4/21/09

Lazy day...

I'm sick so I'm laying straight out on the cough with The O.C. season 2 and chocolate ice cream! Yum

Adam Brody is so hot! I love his character, Seth.

4/15/09

Unfair...

I resiliently lost a class mate in a car accidence. Life is so unfair. Rest in peace my dear. I hope you are in a better place. My deepest condolences to his family a friends.



....and here I am crying over a guy who doesn't want me, I feel disgusted. Enjoy every moment of your life, you wont live forever.

4/10/09

To cry in front of you....

....that's the worst thing I could do....

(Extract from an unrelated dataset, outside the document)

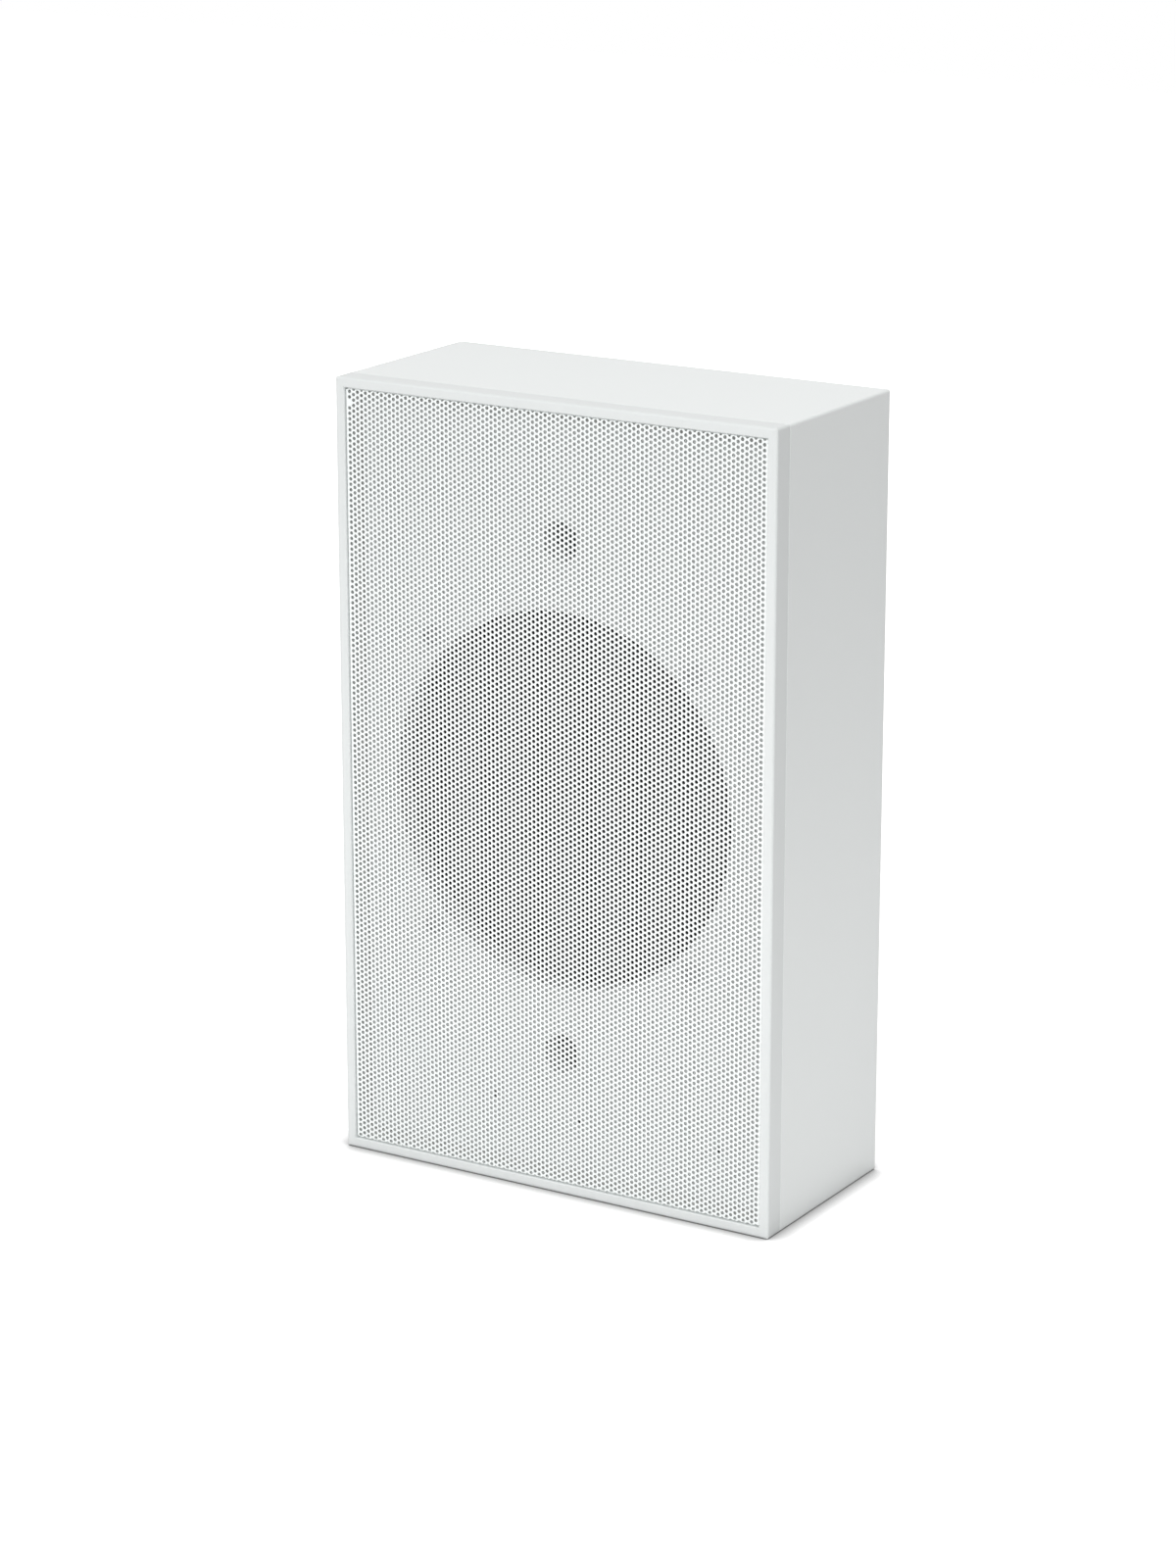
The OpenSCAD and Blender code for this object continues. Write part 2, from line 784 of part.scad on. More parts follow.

I'm not good at owning up to my feelings. It makes me feel so small. I have the worst taste in guys. I only want the bad ones, and ignore the guys who actually have feelings for me. Yesterday the guy I was telling you about in the previous post had the nerves to bring some whore to MY party. Then going on about how he didn't want to hurt me. That he understood why I was upset and that he would have felt the same way if I had brought a boy. What the hell? ow I just wanted to cry and scream. But I didn't. I sat there with a smile on my face and pretended to be OK with it. OK, I did cry. But at least I waited until he left, then I cried my eyes out. Who does he think he is? He always manage to break my spirit, but I can't help myself.

I could hurt someone like me, out of spite or jealousy
I don't steal and I don't lie, but I can feel and I can cry
A fact I'll bet you never knew
But to cry in front of you, that's the worst thing I could do

4/9/09

You're hot then you're cold....

....you're yes then you're no.
A good "description" of guys (they might say the same about us, tough)
. I had this guy telling me "this is not going to work out. We can have fun, but nothing more". Then, yesterday he visited me, we talked for hours and he held my hand. No sex involved, and I though that was the only thing we were suppose to do...Is that normal? Now, I'm going crazy over that he is so hard to read! And he is such an ass-hole. Always putting me down, telling me that he's not interested. Why do I always fall for the bad-not interested in something serious - jerks - who I still have the best time with.

Still, a person like Chuck Bass is what I'm attracted by. Maybe I think I will be able to change him into someone better?